En la primera clase que impartí el 9 de noviembre de 2016, escribí en la pizarra los porcentajes de votos del colegio electoral y les dije a mis estudiantes que si nuestra clase era un microcosmos que reflejaba la nación, entonces aproximadamente la mitad de los presentes estaría feliz y el resto andaría triste con los resultados. Diseccioné el origen grecolatino del término democracia (demos + kratia, lo que podría traducirse mal y pronto como “el gobierno del pueblo”). Les hablé de la importancia de tener opciones, y de cómo en mi Cuba natal, tenemos elecciones esporádicas en las que los votantes pueden elegir entre el único candidato del único partido político legal. Hubo algunas risas. Esta broma nunca falla, pero lo triste del caso es que no es una broma. Acto seguido, les pedí a ambos lados del cisma ideológico que reconocieran que sus compañeros de clases posiblemente tendrían diferentes emociones a las suyas y los invité a tratarse cordialmente entre sí. Luego di paso a mi plan de enseñar lengua y literatura, y comencé preguntándoles por qué cada una y ambas eran importantes.
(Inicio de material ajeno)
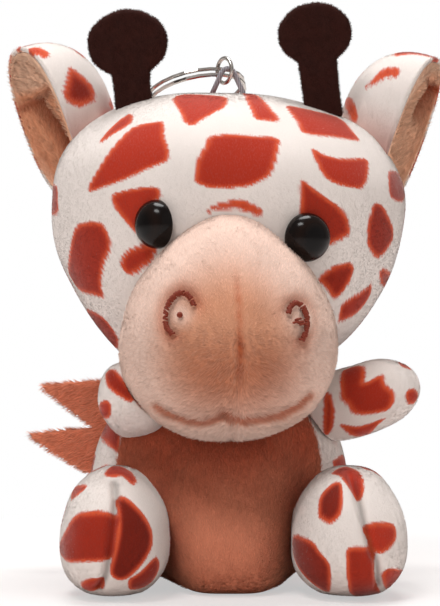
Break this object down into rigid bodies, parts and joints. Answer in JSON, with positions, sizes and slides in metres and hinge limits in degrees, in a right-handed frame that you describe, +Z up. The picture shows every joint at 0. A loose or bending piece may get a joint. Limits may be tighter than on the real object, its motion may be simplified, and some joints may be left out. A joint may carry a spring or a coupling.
{
  "type": "plush giraffe",
  "caption": "Small seated plush giraffe with a big round head, felt horns, folded ears, soft flexing limbs and a hanging loop with rings on its crown.",
  "frame": {"origin": "on the surface that the toy sits on, under the middle of its body", "axes": "+Z up, the face points along -Y, and the giraffe's own left is at +X"},
  "size_m": [0.0835, 0.0831, 0.1078],
  "materials": {
    "printed_plush": "short pile, white with red-brown patches",
    "peach_plush": "short pile",
    "belly_plush": "short pile",
    "lining_plush": "short pile",
    "mane_plush": "short pile",
    "dark_brown_felt": "felt",
    "stuffing_fibre": "loose fibre",
    "brown_thread": "embroidery thread",
    "grey_cord": "twisted cord",
    "eye_plastic": "gloss",
    "white_plastic": "satin",
    "plated_steel": "bright plated"
  },
  "bodies": {
    "torso": {"belly_panel": "belly_plush", "back_panel": "printed_plush", "body_stuffing": "stuffing_fibre", "mane_body": "mane_plush"},
    "head": {"head_cover": "printed_plush", "head_stuffing": "stuffing_fibre", "muzzle_panel_left": "peach_plush", "muzzle_panel_right": "peach_plush", "nostril_left": "brown_thread", "nostril_right": "brown_thread", "mouth_stitching": "brown_thread", "eye_left": "eye_plastic", "eye_right": "eye_plastic", "eye_washer_left": "white_plastic", "eye_washer_right": "white_plastic", "mane_head": "mane_plush", "hang_loop": "grey_cord"},
    "ear_left": {"ear_left_back": "printed_plush", "ear_left_lining": "lining_plush"},
    "ear_right": {"ear_right_back": "printed_plush", "ear_right_lining": "lining_plush"},
    "horn_left": {"horn_left": "dark_brown_felt"},
    "horn_right": {"horn_right": "dark_brown_felt"},
    "arm_left": {"arm_left_cover": "printed_plush", "arm_left_stuffing": "stuffing_fibre"},
    "arm_right": {"arm_right_cover": "printed_plush", "arm_right_stuffing": "stuffing_fibre"},
    "leg_left": {"leg_left_cover": "printed_plush", "leg_left_stuffing": "stuffing_fibre"},
    "leg_right": {"leg_right_cover": "printed_plush", "leg_right_stuffing": "stuffing_fibre"},
    "tail": {"tail": "mane_plush"},
    "jump_ring": {"jump_ring": "plated_steel"},
    "split_ring": {"split_ring": "plated_steel"}
  },
  "joints": [
    {"name": "head_nod", "type": "hinge", "parent": "torso", "child": "head", "pos_m": [0, 0.002, 0.037], "axis": [1, 0, 0], "range_deg": [-8, 0], "stiffness_Nm_per_rad": 0.2},
    {"name": "ear_left_flex", "type": "hinge", "parent": "head", "child": "ear_left", "pos_m": [0.02692, 0.001, 0.0805], "axis": [-0.6599, 0, 0.7513], "range_deg": [-10, 10], "stiffness_Nm_per_rad": 0.01},
    {"name": "ear_right_flex", "type": "hinge", "parent": "head", "child": "ear_right", "pos_m": [-0.02848, 0.001, 0.0805], "axis": [0.5643, 0, 0.8255], "range_deg": [-10, 10], "stiffness_Nm_per_rad": 0.01},
    {"name": "horn_left_flex", "type": "hinge", "parent": "head", "child": "horn_left", "pos_m": [0.0176, -0.008, 0.08845], "axis": [1, 0, 0], "range_deg": [-10, 10], "stiffness_Nm_per_rad": 0.01},
    {"name": "horn_right_flex", "type": "hinge", "parent": "head", "child": "horn_right", "pos_m": [-0.0176, -0.008, 0.08966], "axis": [1, 0, 0], "range_deg": [-10, 10], "stiffness_Nm_per_rad": 0.01},
    {"name": "arm_left_flex", "type": "hinge", "parent": "torso", "child": "arm_left", "pos_m": [0.017, -0.0065, 0.0311], "axis": [0, 1, 0], "range_deg": [-6, 25], "stiffness_Nm_per_rad": 0.03},
    {"name": "arm_right_flex", "type": "hinge", "parent": "torso", "child": "arm_right", "pos_m": [-0.016, -0.011, 0.0323], "axis": [1, 0, 0], "range_deg": [0, 12], "stiffness_Nm_per_rad": 0.03},
    {"name": "leg_left_flex", "type": "hinge", "parent": "torso", "child": "leg_left", "pos_m": [0.0197, -0.01171, 0.0105], "axis": [1, 0, 0], "range_deg": [-12, 6], "stiffness_Nm_per_rad": 0.05},
    {"name": "leg_right_flex", "type": "hinge", "parent": "torso", "child": "leg_right", "pos_m": [-0.0219, -0.0136, 0.0105], "axis": [1, 0, 0], "range_deg": [-12, 6], "stiffness_Nm_per_rad": 0.05},
    {"name": "tail_flex", "type": "hinge", "parent": "torso", "child": "tail", "pos_m": [-0.0017, 0.02227, 0.01057], "axis": [1, 0, 0], "range_deg": [-15, 15], "stiffness_Nm_per_rad": 0.005},
    {"name": "jump_ring_swing", "type": "hinge", "parent": "head", "child": "jump_ring", "pos_m": [0, 0.005, 0.09675], "axis": [0.8192, 0.5736, 0], "range_deg": [0, 60]},
    {"name": "split_ring_swing", "type": "hinge", "parent": "jump_ring", "child": "split_ring", "pos_m": [-0.00108, 0.00654, 0.09624], "axis": [0.8192, 0.5736, 0], "range_deg": [0, 45]}
  ]
}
Esto lo hice en todas mis clases. En una de ellas, uno de mi estudiantes me preguntó si habría dado el mismo discurso en caso de que Hillary hubiese ganado las elecciones. Le agradecí su pregunta tan considerada, y le aseguré que sí. Mi compromiso con la educación se extiende a estudiantes republicanos, demócratas y de terceros partidos, y me ocupo y preocupo con el bienestar de todos. No me interesa en lo absoluto adoctrinar a mis pupilos. Si acaso, me propongo inculcarles el deseo de cuestionar la realidad, el status quo y defender sus convicciones.

Insisto mucho en esto pues yo sí sé lo que es el adoctrinamiento. La tan llevada y traída educación gratuita cubana ni es gratis ni merece el bombo y el platillo que le dan mares allende. El Artículo 3 de la Constitución Socialista de Cuba (enmendado en 2002), establece que “el socialismo (…) es irrevocable, y Cuba no volverá jamás al capitalismo”. El Artículo 39 del mismo documento dicta la “política educativa y cultural” de la isla y propone “promover la educación patriótica y la formación comunista de las nuevas generaciones”. Como el régimen cubano tiene cierta predilección por el humor involuntario, el acápite siguiente nos ofrece esta perla: “es libre la creación artística siempre que su contenido no sea contrario a la Revolución”.

Estas citas del Evangelio Socialista ayudarán a explicar que cuando me enseñaron la letra “F” en primer grado, este era solo el primer paso para que aprendiera a deletrear la más venerada de las palabras en la Cuba comunista: Fidel. Hago este interludio para aclarar que soy un producto del sistema de educación cubano, del mismo modo que soy un producto de todo cuanto he hecho en mi vida por desprogramarme de su doctrina. Para librarme, he escrito libros, ensayos, artículos de opinión y hasta poemas satíricos en los que he condenado la sistemática violación de los derechos humanos perpetrada por los hermanos Castro.  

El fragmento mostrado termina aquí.